Ukraine production is increased 3.0 million tons on higher-than-expected yields; however, heavy rains during harvest have reduced this year’s crop quality.
Kazakhstan production is increased 1.0 million tons on abundant spring and early summer rainfall.
India wheat production is up 1.9 million tons based on the latest official government estimates.
China production is raised 1.5 million tons based on the latest official government indications.
Production is increased 1.4 million tons for EU-27 with increases for France, Romania, and Bulgaria.

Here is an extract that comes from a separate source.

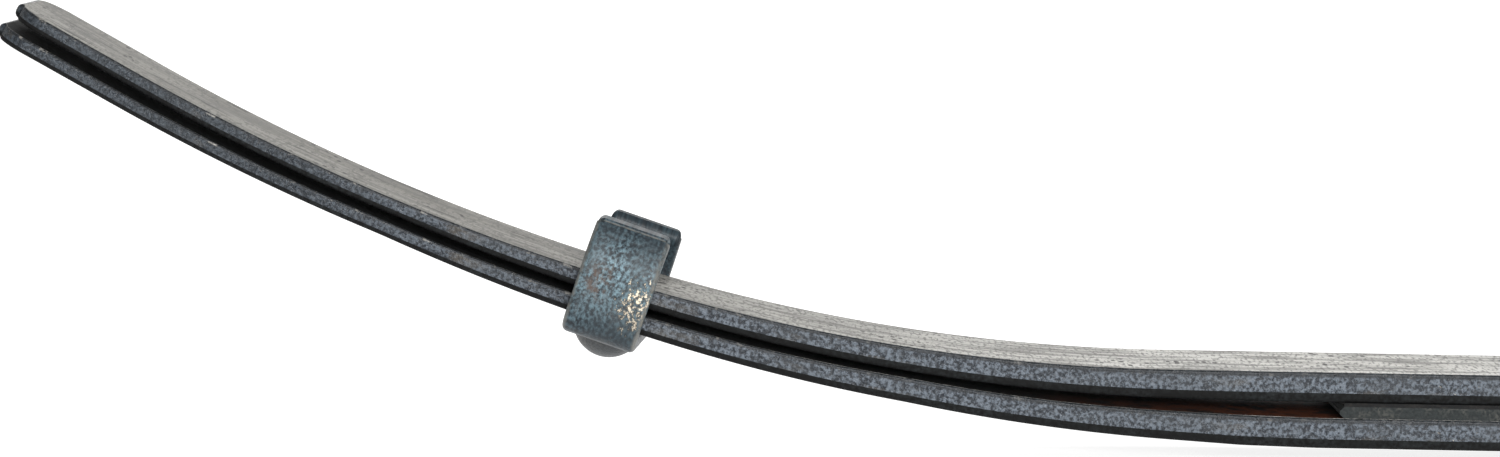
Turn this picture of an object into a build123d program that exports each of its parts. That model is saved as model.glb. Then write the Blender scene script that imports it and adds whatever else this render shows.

Harvest results from France indicate yields were hurt less by prolonged spring dryness than early reports had suggested. Partly offsetting is a 1.5-million-ton reduction in expected production for Argentina as the latest planting progress reports suggest less acreage increase this year.
World wheat ending stocks for 2011/12 are projected 6.7 million tons higher at 188.9 million tons. Stocks are expected to decline slightly from 2010/11 with higher usage, but remain 62.9 million tons above their recent low in 2007/08.
Coarse grains up outside US
US feed grain supplies for 2011/12 are projected lower this month with sharp drops in forecast corn and sorghum production.
Corn production for 2011/12 is forecast 556 million bushels lower with a reduction in harvested area and lower expected yields. Yield prospects were sharply reduced due to unusually high temperatures and below average precipitation during July across much of the Corn Belt.
Other significant 2011/12 feed grain changes include a sharp reduction in the forecast of US sorghum yield and production with prolonged drought and excessive heat in the central and southern Plains.
Global coarse grain supplies for 2011/12 are projected lower. This decline is driven by reduced corn and sorghum production in the United States with foreign corn, barley, and oats production all expected higher.
Corn production is raised for Brazil, Ukraine, and EU-27, but lowered for Egypt. Barley production is raised for Ukraine and Argentina, but lowered for EU-27. World oats production is raised slightly with an increase for EU-27. World rye production is reduced with a smaller expected crop for EU-27.